Trade secrets are considered a form of intellectual property; nevertheless, they lack the protection that other forms of intellectual property enjoy. So why would a business settle for trade secret protection of proprietary information rather than protection under patent, copyright, or trademark law? There are two main reasons:
Certain forms of proprietary information fall between the cracks in intellectual property law and are not eligible for protection under either patent, copyright, or trademark law; and
A company may wish to retain exclusive access to its secrets for longer than the term of protection for the intellectual property protection for which it is eligible. Imagine, for example, if Coca-Cola applied for patent protection of its formula. They would have to publicly reveal it, and anyone could use it legally after the 20-year duration of patent protection expired.
The Uniform Trade Secrets Act
California trade secret law is based on the Uniform Trade Secret Act. A uniform act is an act that is drafted at the national level and then sent to each state as suggested legislation in the hopes that all states will enact it, thereby harmonizing the law among the various states. States are not required to enact such legislation, and indeed some don’t, while other states enact it in modified form (in other words, the trade secret law of most states is similar but with state-specific idiosyncrasies).
What Counts as a Trade Secret?
A trade secret can be any secret information legally possessed by a company that provides it with a competitive advantage, including (but not limited to):
Recipes (KFC’s “17 different herbs and spices”, for example)
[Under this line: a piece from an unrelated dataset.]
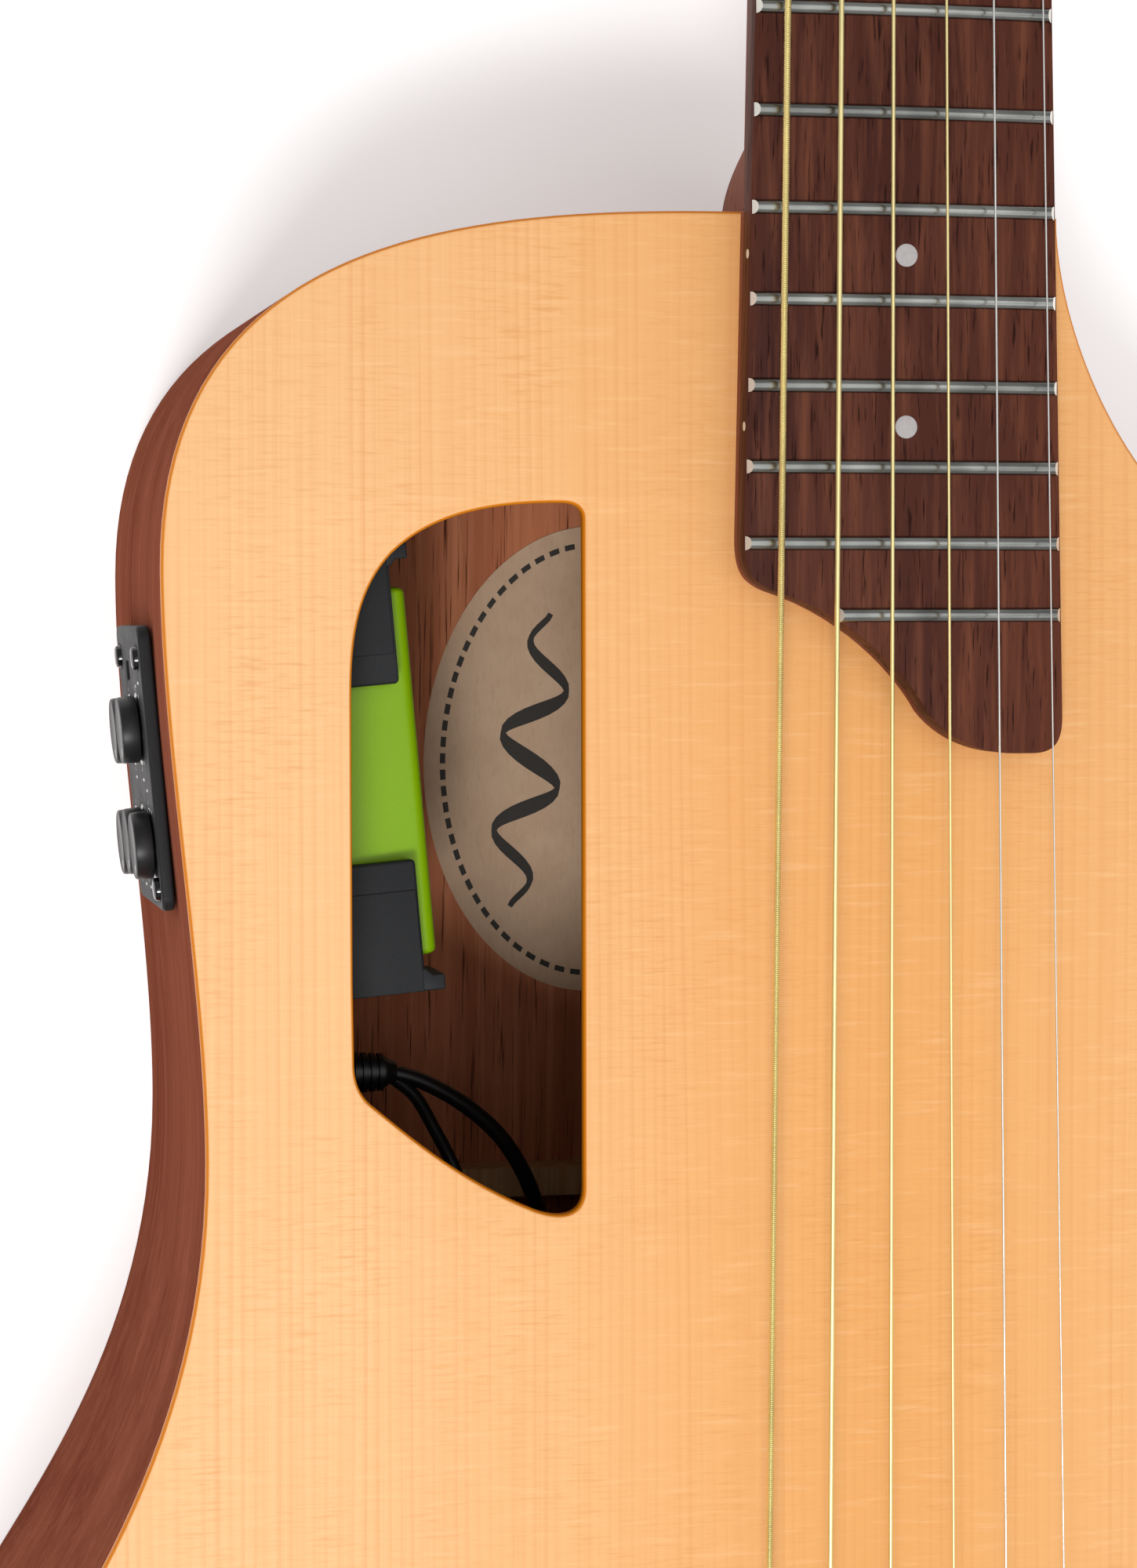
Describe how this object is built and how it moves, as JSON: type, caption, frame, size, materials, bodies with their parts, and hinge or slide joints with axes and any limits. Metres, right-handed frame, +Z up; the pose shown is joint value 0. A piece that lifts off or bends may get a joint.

Trade Secret Qualifications
To qualify as a trade secret:
The information must be commercially valuable.
The information must be difficult for others to legitimately acquire or independently produce.
The information must be unknown outside the company (including its employees and others involved in the business).
The company must have taken reasonable measures to keep the information secret. Typically, this is accomplished through the use of nondisclosure agreements with company employees.
What Is Trade Secret Misappropriation?
Under California law, there are two forms of trade secret misappropriation:
Using dishonest means to acquire trade secrets; and
Inappropriate disclosure or use of trade secrets (by a former employee who establishes a competitive company, for example).
A party who independently invents the same information that another company already claims as a trade secret does not thereby misappropriate it.
A company commits misappropriation of a trade secret of another party, even if it did not know that it was someone else’s trade secret, as long as it “had reason to know” of the information’s status as someone else’s trade secret. Misappropriation liability can include court-ordered injunctions, damages, and criminal liability.
At CKB Vienna, our business litigation lawyers are knowledgeable, committed, and absolutely relentless in their pursuit of their clients’ best interests. If you possess trade secrets that need protection, or if you are concerned about liability for trade secret misappropriation, call us at 909-980-1040 or contact us online. We serve clients in Rancho Cucamonga, including Alta Loma and Etiwanda, as well as other nearby areas.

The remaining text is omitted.